Chibok Schoolgirls Released in Exchange for Boko Haram Militants
The girls are the first to be freed since the group was kidnapped from a boarding school in 2014.
Boko Haram has released 21 of the girls kidnapped in Chibok in April 2014 to the Nigerian Army in Maidugiri, capital of Borno state (where the Islamist group has been strongest), according to the Nigerian president’s spokesman.
It has been confirmed that the girls were freed in a trade for four imprisoned Boko Haram fighters, the BBC reported. The Swiss government acted as intermediaries.
Joel Billi, pastor and president of the Ekeklesiya Yan’uwa Nigeria Church, told World Watch Monitor that 201 of the kidnapped girls belong to his church.
“I would have celebrated even if one person was freed. I am very, very happy to hear that 21 of them are free,” he said. “My heart is also rejoicing that one day soon … the majority of them, if not all of them, are going to be freed.”

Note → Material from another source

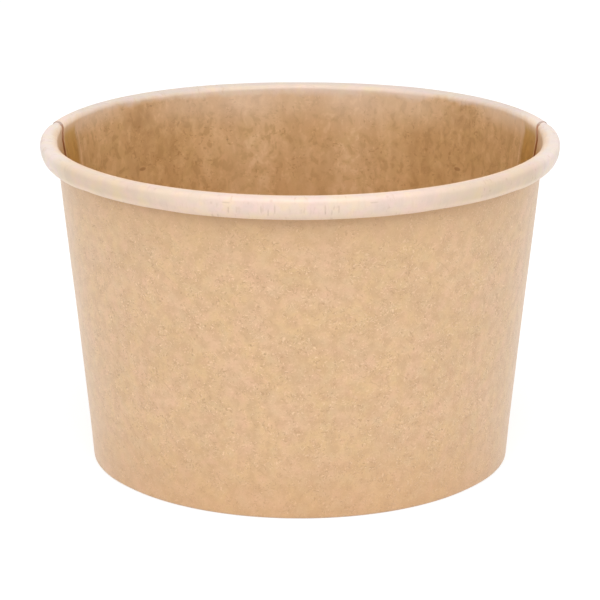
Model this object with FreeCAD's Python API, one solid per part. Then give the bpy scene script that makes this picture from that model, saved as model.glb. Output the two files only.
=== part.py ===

It’s been two and a half years since 275 schoolgirls were kidnapped from their dormitories in Chibok, in the northeastern state of Borno. Their disappearance generated headlines around the world and fueled a social media storm with the hashtag #bringbackourgirls.
Today is the first time any of the schoolgirls have been released, though one of them escaped with her baby and Boko Haram “husband” in May. Amina Nkeki was found in the Sambisa Forest, close to the border with Cameroon. (Two days later, Nigeria’s army said it had rescued a second girl, Serah Luka, believed to be the daughter of a pastor. She was later found to not have been among the Chibok girls.)
In September, the Nigerian government for the first time disclosed the details of its failure to secure the release of the girls during negotiations which began in July 2015, shortly after president Muhammadu Buhari took office.